Camus claimed that the human condition is absurd, and that this absurdity arises from the fact that we are meaning hungry creatures thrown into a world devoid of meaning; the universe, as it stands, is thus ‘unintelligible’ in any way that could matter to humans. In The Myth of Sisyphus he outlined ways we attempt to escape this absurd condition through either regressive despair (e.g. suicide) or a metaphysical leap into unreasonable hope (e.g. philosophical suicide through false ideology).
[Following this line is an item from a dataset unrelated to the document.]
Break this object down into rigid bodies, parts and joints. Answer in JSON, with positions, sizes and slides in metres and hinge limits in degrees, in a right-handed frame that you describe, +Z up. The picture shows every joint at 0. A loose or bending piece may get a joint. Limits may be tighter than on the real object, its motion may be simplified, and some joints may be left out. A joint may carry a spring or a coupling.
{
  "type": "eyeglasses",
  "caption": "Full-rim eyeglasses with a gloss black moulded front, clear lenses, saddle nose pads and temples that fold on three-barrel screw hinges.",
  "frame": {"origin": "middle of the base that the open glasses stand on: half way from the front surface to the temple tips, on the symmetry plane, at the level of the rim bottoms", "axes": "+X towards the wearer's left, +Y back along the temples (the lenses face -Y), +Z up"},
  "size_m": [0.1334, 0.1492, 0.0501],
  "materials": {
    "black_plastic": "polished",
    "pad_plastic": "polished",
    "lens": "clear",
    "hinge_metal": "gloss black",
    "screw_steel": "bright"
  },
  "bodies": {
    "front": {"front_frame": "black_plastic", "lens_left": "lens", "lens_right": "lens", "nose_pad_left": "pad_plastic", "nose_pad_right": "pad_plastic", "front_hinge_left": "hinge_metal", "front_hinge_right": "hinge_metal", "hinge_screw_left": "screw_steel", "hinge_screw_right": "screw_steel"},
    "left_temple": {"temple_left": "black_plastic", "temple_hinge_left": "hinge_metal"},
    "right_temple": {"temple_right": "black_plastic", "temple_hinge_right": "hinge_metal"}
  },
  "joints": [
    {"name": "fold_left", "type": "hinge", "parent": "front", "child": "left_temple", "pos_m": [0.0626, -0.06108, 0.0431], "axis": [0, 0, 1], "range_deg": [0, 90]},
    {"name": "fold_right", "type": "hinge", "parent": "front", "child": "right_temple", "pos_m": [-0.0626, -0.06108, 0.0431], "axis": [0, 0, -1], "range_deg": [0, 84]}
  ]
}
While most of us may easily identify religion as a prime example of the latter, Camus also suggested that ‘unreasonable hope’ would involve any meaning-sustaining illusion or ideology invented by human beings.
In this way Camus is consistent with Ernest Becker, who decades later proposed that one of the primary roles of ‘culture’ is to offer us illusionary, yet life-sustaining meaning systems that provide structure, direction, routine, and meaning where there was none – thereby reducing the existential terrors that might otherwise stir if we were to recognize ourselves as nothing more than decaying creatures living a groundless existence devoid of ‘absolute’ sources of meaning. Terror Management Theory (TMT) has since shown, through social psychology experiments, how different aspects of culture can serve as a kind of societal defense mechanism to avoid the terror of fully realizing our own finitude, the meaninglessness of life, and the burden of freedom in realizing ourselves to be the sole creators of the symbolic systems we live by.
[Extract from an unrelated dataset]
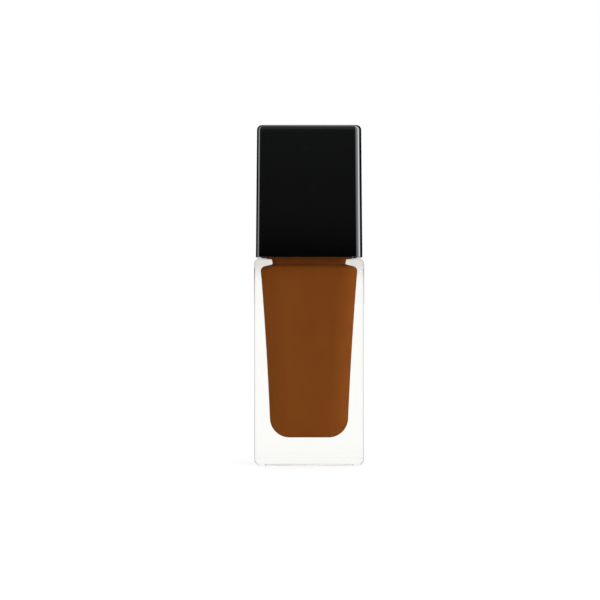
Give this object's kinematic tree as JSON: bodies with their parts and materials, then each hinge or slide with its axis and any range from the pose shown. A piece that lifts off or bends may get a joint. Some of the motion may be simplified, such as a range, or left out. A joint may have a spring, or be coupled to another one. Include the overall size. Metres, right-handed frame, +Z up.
{
  "type": "foundation bottle",
  "caption": "Square thick-walled glass foundation bottle with a screw-on dosing pump and a glossy black pull-off overcap.",
  "frame": {"origin": "middle of the base, on the surface that the bottle stands on", "axes": "+X to the right across the broad front, -Y towards the viewer of the front and along the spout, +Z up"},
  "size_m": [0.0352, 0.0298, 0.1092],
  "materials": {
    "clear_glass": "polished flint glass",
    "foundation_liquid": "opaque liquid make-up",
    "label_film": "bare printed-film label, matt",
    "white_seal": "soft polyethylene",
    "natural_moulding": "natural polypropylene",
    "black_moulding": "moulded black, fine spark texture",
    "black_gloss": "high-gloss black",
    "black_anodised": "bright black anodised",
    "steel": "bright stainless"
  },
  "bodies": {
    "bottle": {"glass_bottle": "clear_glass", "foundation_fill": "foundation_liquid", "base_label": "label_film"},
    "pump_core": {"pump_housing": "natural_moulding", "pump_retainer": "natural_moulding", "stem_wiper": "white_seal", "neck_gasket": "white_seal", "dip_tube": "natural_moulding", "return_spring": "steel"},
    "collar": {"screw_collar": "black_moulding", "collar_sleeve": "black_anodised"},
    "plunger": {"pump_stem": "natural_moulding", "piston_poppet": "natural_moulding"},
    "piston": {"piston": "white_seal"},
    "actuator": {"actuator_shell": "black_gloss", "actuator_core": "black_moulding", "nozzle_insert": "black_moulding"},
    "inlet_ball": {"check_ball": "steel"},
    "overcap": {"overcap_shell": "black_gloss", "overcap_liner": "black_moulding"}
  },
  "joints": [
    {"name": "pump_lift", "type": "slide", "parent": "bottle", "child": "pump_core", "axis": [0, 0, 1], "range_m": [0, 0.072]},
    {"name": "collar_turn", "type": "hinge", "parent": "pump_core", "child": "collar", "pos_m": [0, 0, 0.075], "axis": [0, 0, 1], "range_deg": [0, 8101]},
    {"name": "cap_lift", "type": "slide", "parent": "pump_core", "child": "overcap", "axis": [0, 0, 1], "range_m": [0, 0.045]},
    {"name": "plunger_press", "type": "slide", "parent": "pump_core", "child": "plunger", "axis": [0, 0, -1], "range_m": [0, 0.0045], "stiffness_N_per_m": 1500, "springref_m": -0.004, "deforming": ["return_spring"]},
    {"name": "piston_slip", "type": "slide", "parent": "plunger", "child": "piston", "axis": [0, 0, 1], "range_m": [0, 0.0007]},
    {"name": "actuator_turn", "type": "hinge", "parent": "plunger", "child": "actuator", "pos_m": [0, 0, 0.095], "axis": [0, 0, 1], "continuous": true},
    {"name": "ball_lift", "type": "slide", "parent": "pump_core", "child": "inlet_ball", "axis": [0, 0, 1], "range_m": [0, 0.0008]}
  ],
  "couplings": [
    {"joint": "collar_turn", "follows": "pump_lift", "rad_per_m": 1963.5}
  ]
}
I believe that Becker and Camus were both advocating for human beings to learn how to walk this existential tightrope without illusions that cause us to fall into either despair or unreasonable hope. But I think they were also somewhat skeptical about the idea that many of us could actually do this in practice. Camus, for example, was critical of Sartre – no intellectual slouch by any means – for buying into communism and critiqued his illusionary faith in finding absolute meaning in ‘history.’ Again, it is my own view that secular or scientistic belief systems can be just as dangerous to rational thinking, and may likewise serve to create artificial meaning where there was none, or to reduce our freedom and forfeit our rationality for peace of mind.
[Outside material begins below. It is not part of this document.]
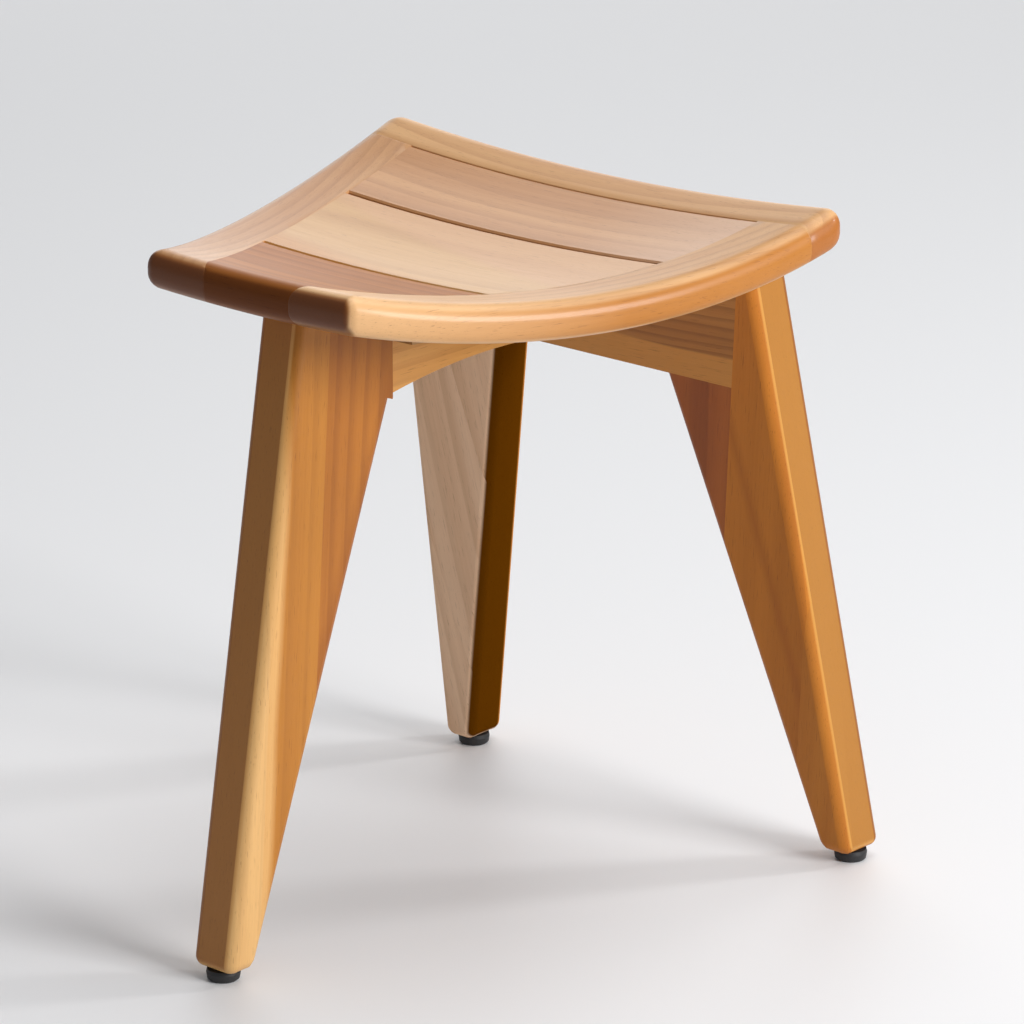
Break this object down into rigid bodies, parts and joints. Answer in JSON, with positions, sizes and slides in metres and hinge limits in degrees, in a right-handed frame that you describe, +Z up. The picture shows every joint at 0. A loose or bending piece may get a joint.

According to Camus and Becker, it seems that we are, as human beings, extremely susceptible to subscribing to an ‘absolute’ meaning system of one kind or another. It seems too uncomfortable for us to live in the ‘waterless deserts’ that Camus had advocated. I wonder how realistic it might be for us to think that we will ever achieve a rational society devoid of illusion. If we expel religion, I am convinced that it will only be replaced with a secular equivalent.
Dostoyevsky seemed to be thinking much the same when the Inquisitor suggests that man cannot bear his freedom, and will instead give it up, to slavishly follow those who give him miracle, mystery, and rule over him with authority. In such a world: “… everyone will be happy, except for the hundred thousand of those who govern them. For only we, we who keep the mystery, only we shall be unhappy (p. 259).”
Is it too much to ask for us all to live without illusion? Can we take responsibility for our lives, or will humanity depend on the ‘unhappy few,’ who might take on the burdensome task of creating illusions for the masses – illusions that might be more conducive to both our existential equanimity and our long term survival. If I am to be honest, I must say that I am not overly optimistic about our ever becoming a lucid society – where the majority of its members are capable of embracing their freedom, carrying the burden of self-creation, and finding contentment with ‘relative’ sources of meaning. But while this future seems unlikely, this does not mean that we should not try… on the contrary, I think part of life – indeed perhaps the whole of life, could involve learning how to walk our existential tightrope, without forfeiting our freedom by subscribing to illusionary ideological systems of meaning. Impossible odds never stopped the mythical Sisyphus. So in the meantime maybe the best we can do is to recognize that we are all in the same existential boat – and to ask one another to tolerate as much reality as our fragile human minds can bear.